Psychogeographers talk about drift. If city streets were unpaved, the desire lines that mark such drift in parks, in green spaces, would represent a complex web. The rubbish I note, and photograph, and write along my walks sits along desire lines the way a bike lane sits along other traffic. This rubbish is that stuff tossed aside that marks human desire to dwell in certain places. At the same time, it is more than human. Not just as the vibrant cup or saucer cracks, but as the dog walked by his artist is drawn to lost baseballs, as the insect moves around remnant orchards, as the bird collects stray ribbons for her domicile, as the octopus stockpiles debris to disguise the entrance to his dwelling.

The drift of debris is human, animal, mineral (as, for example, rubbish breaks down, becomes part of earth) and elemental: wind moves it, water moves it.

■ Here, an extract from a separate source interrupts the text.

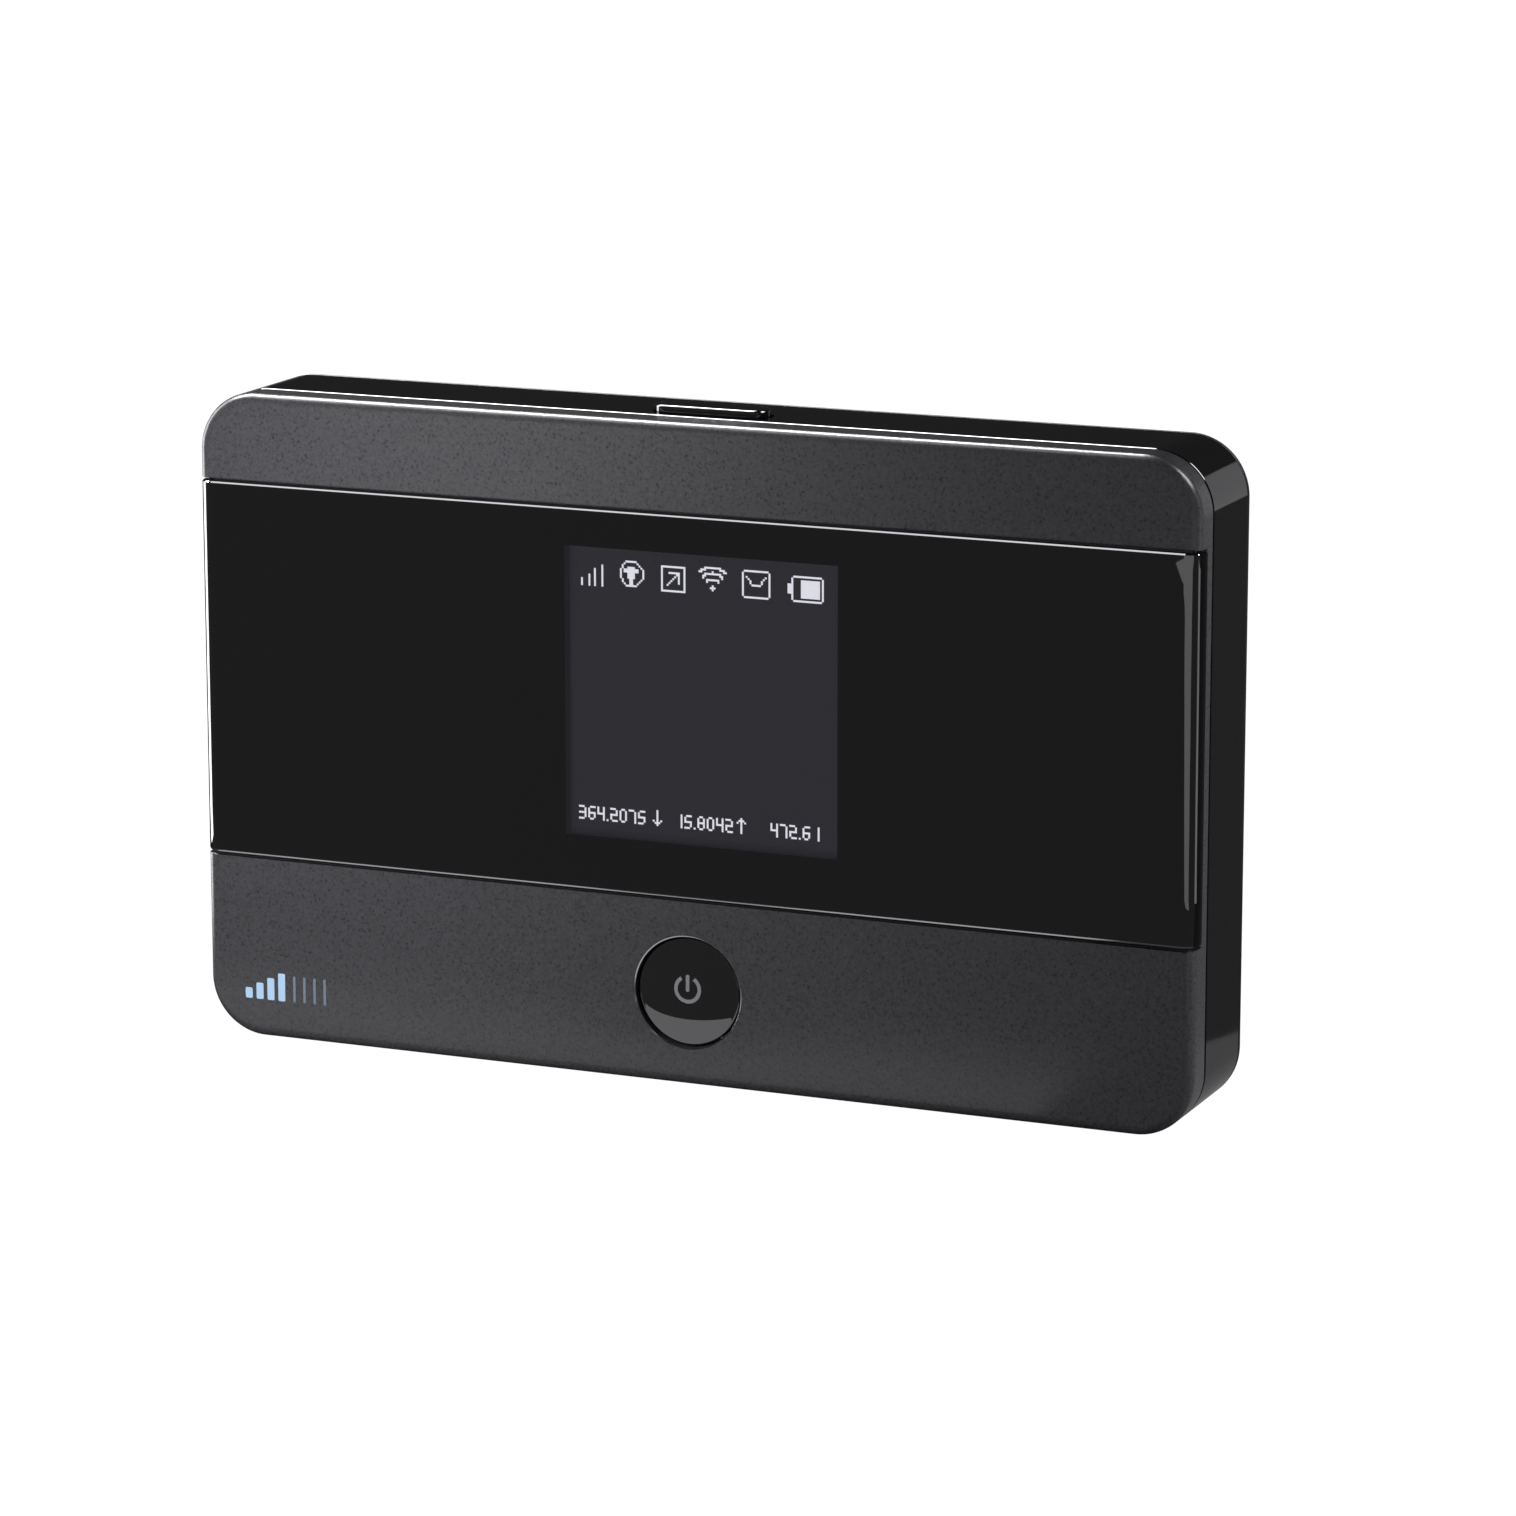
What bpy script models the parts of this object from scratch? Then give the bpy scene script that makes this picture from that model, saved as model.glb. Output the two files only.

We follow the drift – both our own, and the drift of the debris, until they become interchangeable, indistinguishable. Each instance of the discarded a moment that invites residence. I come back, too, to Berger, to his ‘Field’. He writes, ‘[t]he field that you are standing before appears to have the same proportions as your own life’ (n.pag.). The shards of porcelain S. finds in the fields are kin to the shards I sweep up after the kitchen shelf collapses, or after my hand fails, or my cat waltzes a cup off the edge of the coffee table. The shards S. draws come to me in her drawings, and I hold them as real, project my own memories onto them. The ground at Hill End becomes the ground at Iron Cove, becomes the floor of my house. This is residence.